Senate Judiciary Committee Chairman Patrick Leahy (D-VT) is getting laudable attention for his call for an independent "truth commission"
to investigate civil liberties and human rights abuses committed during the Bush years. But as I mentioned earlier this week
, the commission may not be directly legislated by Congress -- and one reason is that not every Democrat thinks it's necessary to do so.
Sen. Ben Cardin (D-MD) told me that the Obama Justice Department is already positioned to do the type of analysis that such an independent commission would perform, and he warned against investigating the Bush years "in a way that could impose partisan concerns."

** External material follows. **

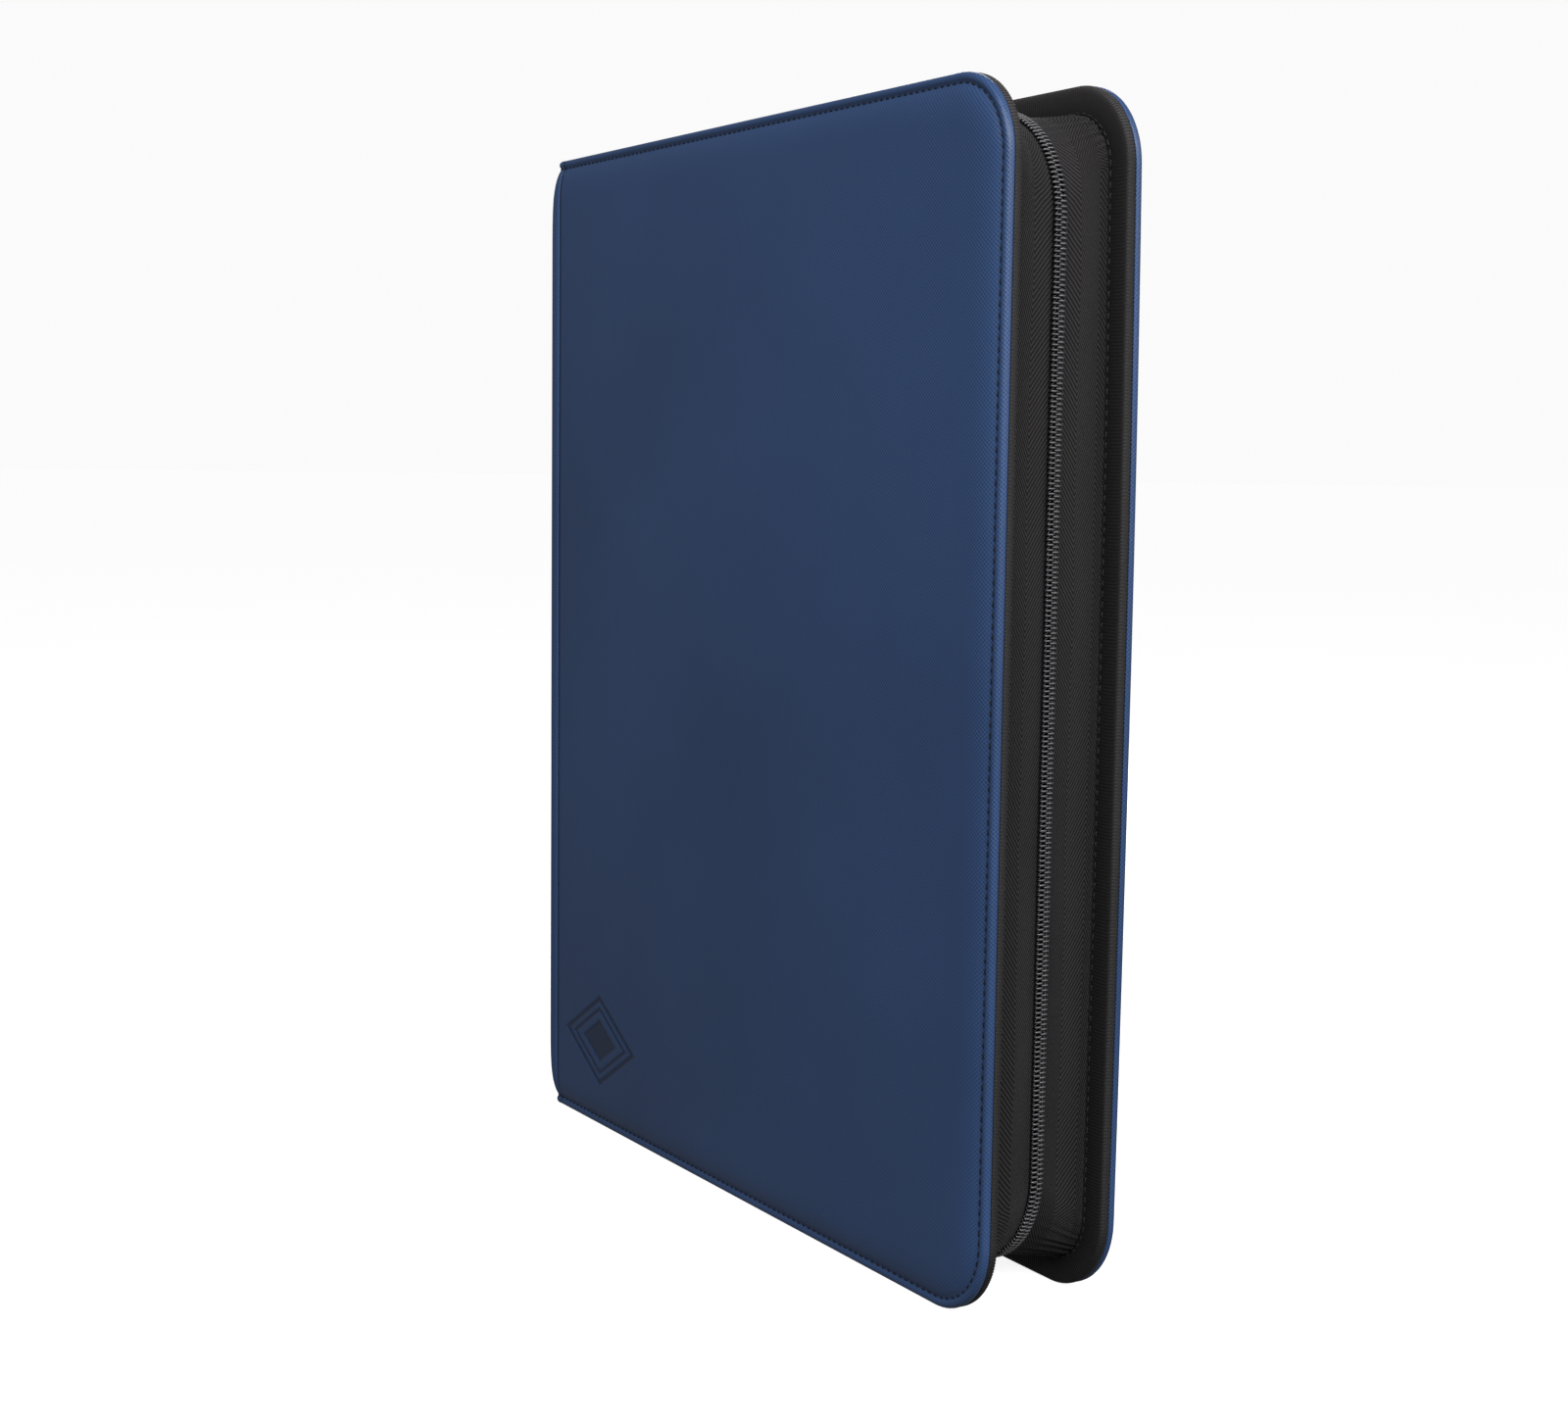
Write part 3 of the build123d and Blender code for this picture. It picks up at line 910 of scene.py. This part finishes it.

Now Sen. Jack Reed (D-RI), a trusted ally of party leaders, is the second Democratic senator to openly question the need for a formal panel to look back on the Bush administration's potentially illegal misdeeds. As Reed told MSNBC today:
Well, I think we have to seriously investigate allegations of torture. I don't know if we require a formal new commission to do that. We have the Department of Justice. We have federal attorneys.
But we cannot simply ignore credible allegations. They have to be investigated. I think our political system, and our political system as well as our judicial system, is strong enough to conduct these investigations fairly and then to -- to bring those people who might have violated the law to justice.
I don't think we shouldn't be afraid of that. But I think that should be in response to specific allegations and specific evidence, and not simply setting up a new commission.